Tenants have responded to soaring rents by sharing housing, relocating to regional areas, or buying their first homes. This has been factored into current rents, leading Christopher to predict that future rent increases will align more closely with inflation trends.

Despite this, the rental market remains in severe shortage and is unlikely to materially soften for several years. A slight increase in vacancy rates in Sydney, Melbourne, Canberra, and Brisbane’s CBDs indicates that student demand for rental accommodation may have peaked, with migration rates expected to slow.

Dr. Peter Tulip, chief economist at the Centre for Independent Studies, agrees that the rent boom is tapering off but emphasises that the crisis continues. “Vacancies are unusually low, and the rental market remains extremely tight,” he said. He expects rents to continue rising faster than other prices and incomes, presenting a grim outlook for renters. “We have a housing policy disaster in this country, and it’s going to get worse,” he warned.
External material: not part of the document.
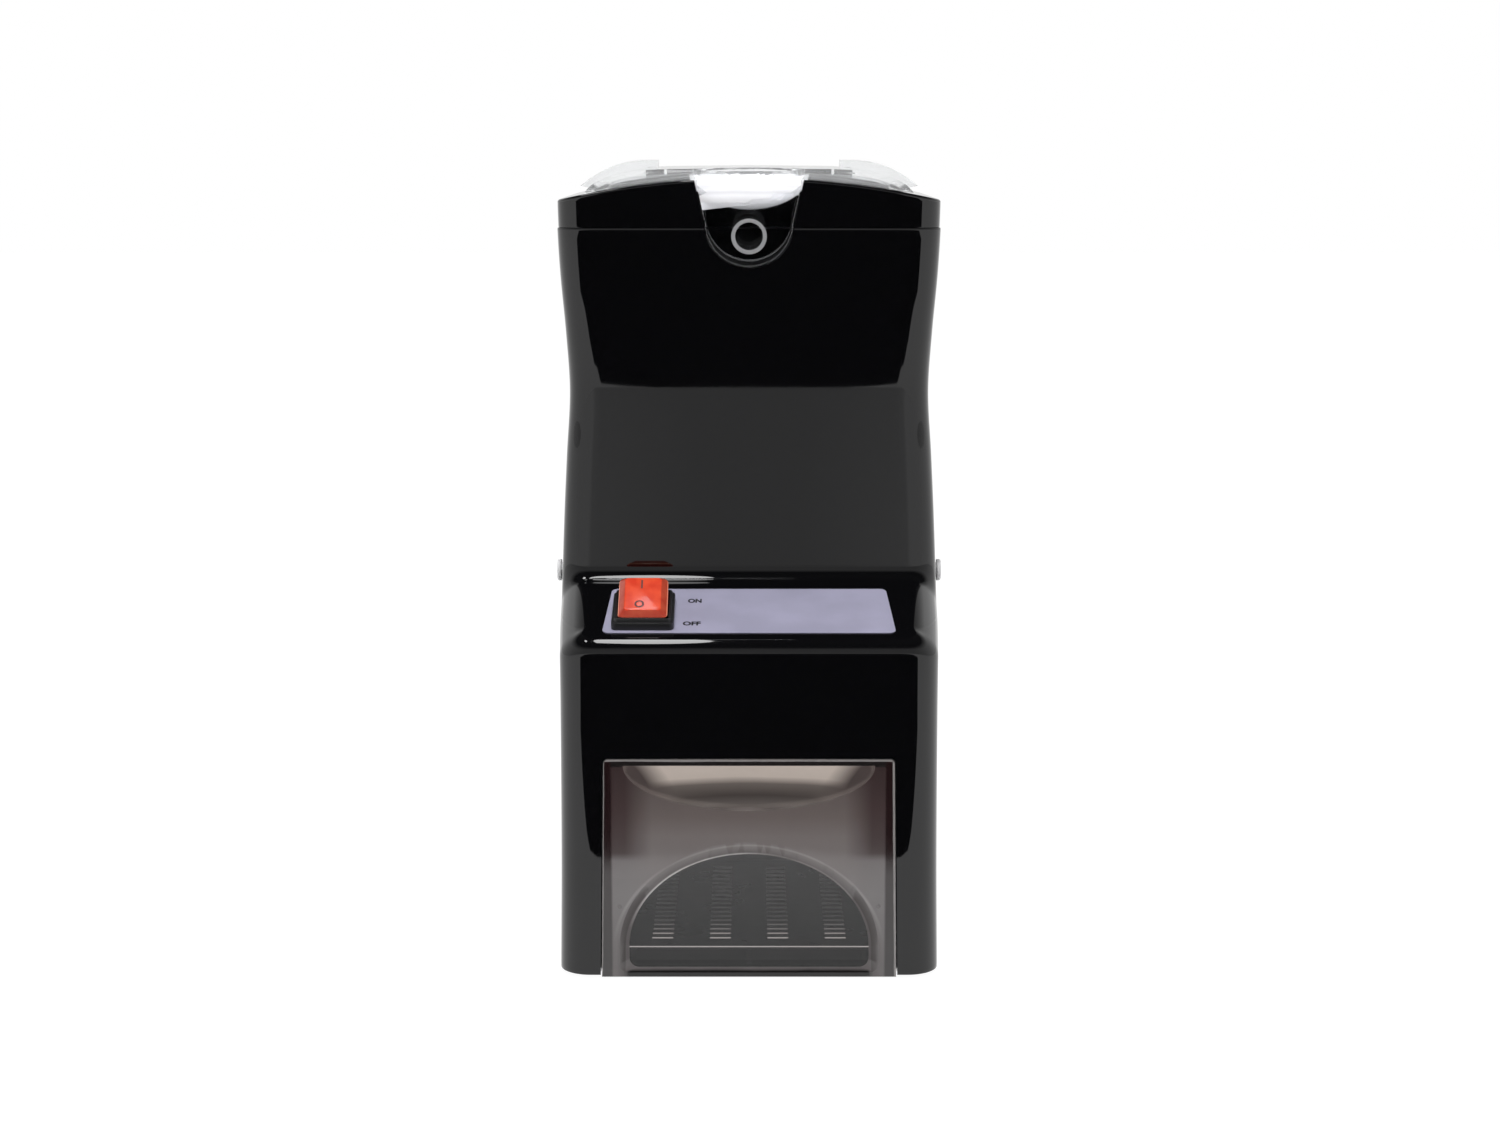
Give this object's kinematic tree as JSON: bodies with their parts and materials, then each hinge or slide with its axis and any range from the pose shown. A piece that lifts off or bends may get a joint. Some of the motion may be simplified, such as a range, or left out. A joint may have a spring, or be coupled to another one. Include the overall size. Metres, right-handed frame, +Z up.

Tulip supports the NSW government’s push for more housing, especially around train lines, and calls for other governments to adopt similar measures. Despite a slight improvement, he insists that shortages remain significant.

Dr. Nicola Powell, Domain’s chief of research and economics, noted that the rental market began to turn a corner several months ago but will take longer to fully rebalance. “The vacancy rate has been nudging higher, and the pace of rental growth has slowed,” she said. Powell believes the 20 per cent annual rent increases are over.

In the June quarter, Sydney’s house rents held steady for the first time in 18 months, while Melbourne’s house rent growth was the lowest since March 2023. Powell points out that net overseas migration remains high but is decreasing, investors are returning, and households are adjusting by moving into shared housing or back with parents. “It is technically still a landlord’s market across Australia, but rental price growth has stabilised over the quarter,” she said. “The affordability ceiling hasn’t been reached; it’s been smashed.”